M. Fulle (Osservatorio Astronomico di Trieste, Italy), J.F. Crifo (CNES, Verrieres Les Buissons, France)

Crifo and Rodionov (1997) have developped new hydrodynamical codes able to compute the circumnuclear coma linked to a given nucleus shape and topography. An output of these models is the dust density and vectorial velocity at the terminal surface, out of which the gas drag on the dust becomes negligible. An interesting sampled possibility is the bean-shaped nucleus: it is the simplest shape able to produce jets in the coma even if all its surface is uniformly active, thanks to its surface concavity. The small size of the adopted nucleus (radius of the volume equivalent sphere less than 1 km) and the large fraction of active surface make this nucleus model able to simulate two extremely interesting comets, 46P/Wirtanen, target of the Rosetta ESA space mission, and C/Hyakutake 1996B2. We use the model output to compute the dust coma and tail of these two comets, by means of rigorous keplerian heliocentric dynamics taking into account the proper effects of the solar radiation pressure force. We show that the model necessarily explains a rare dust feature observed in the inner coma of C/1996B2 at the end of March, 1996: a dust spike pointing in the antisolar direction (Desvoivres et al. 1999).

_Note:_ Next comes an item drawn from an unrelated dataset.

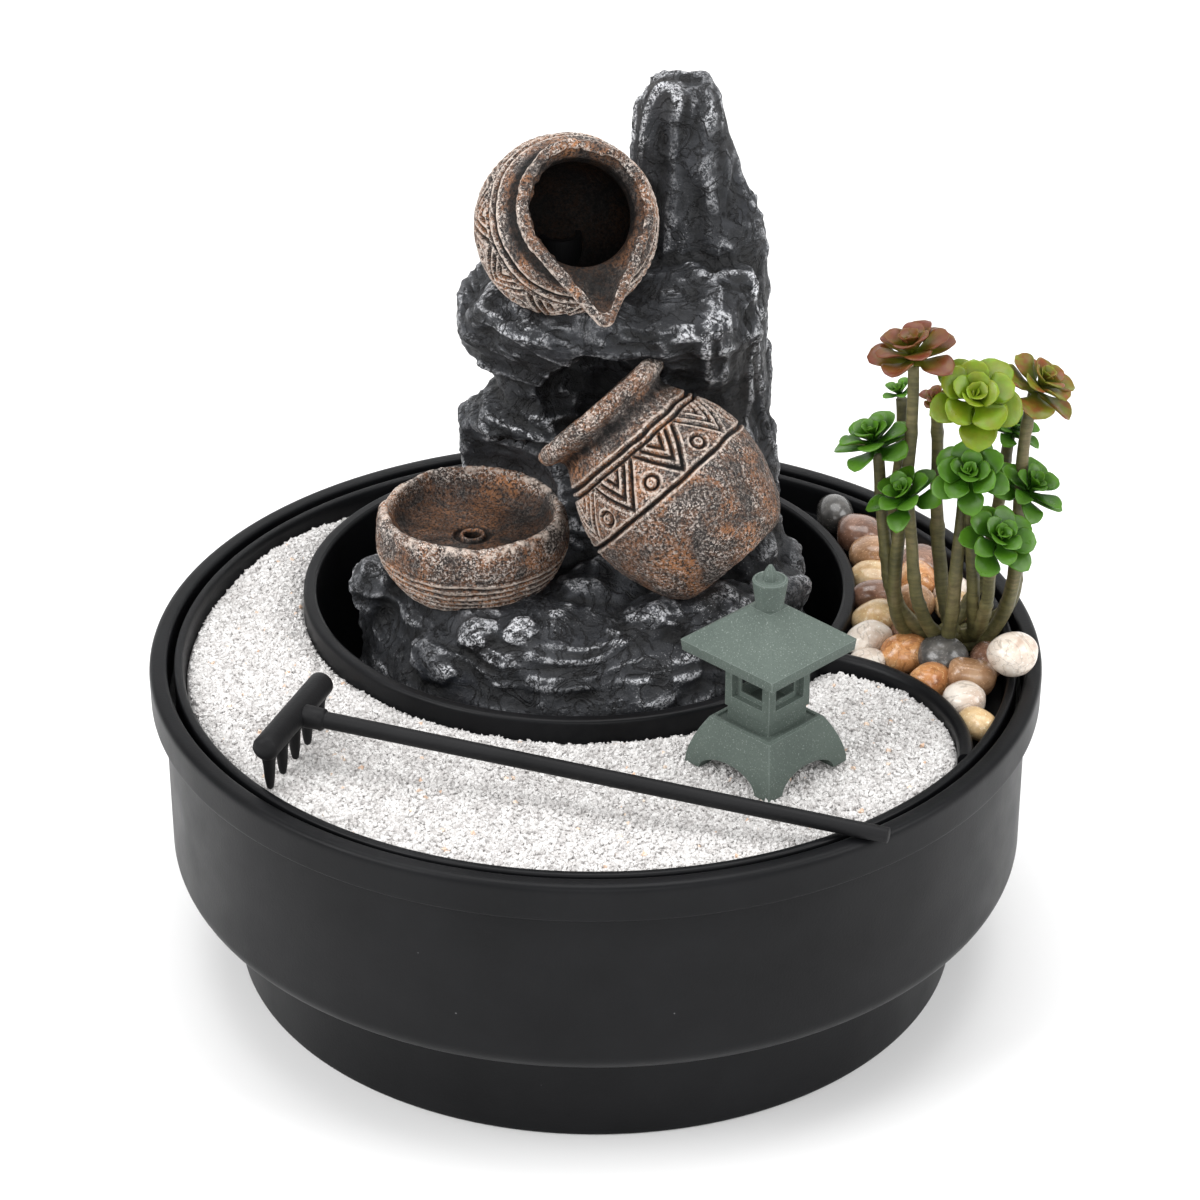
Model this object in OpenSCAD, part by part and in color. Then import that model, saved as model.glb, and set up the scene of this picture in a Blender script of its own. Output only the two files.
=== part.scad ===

We show that this feature is due to the rare combinations of the following factors: (i) images at high resolution (thanks to the low Earth-Comet distance at the observations); (ii) small nucleus size (and therefore low escape velocity); (iii) a dust size distribution so dominated by the largest released grains (as obtained by dust tail models performed by Fulle et al., 1997) to make the coma brightness too dominated by mm-sized dust, i.e. the main component of the observed spike.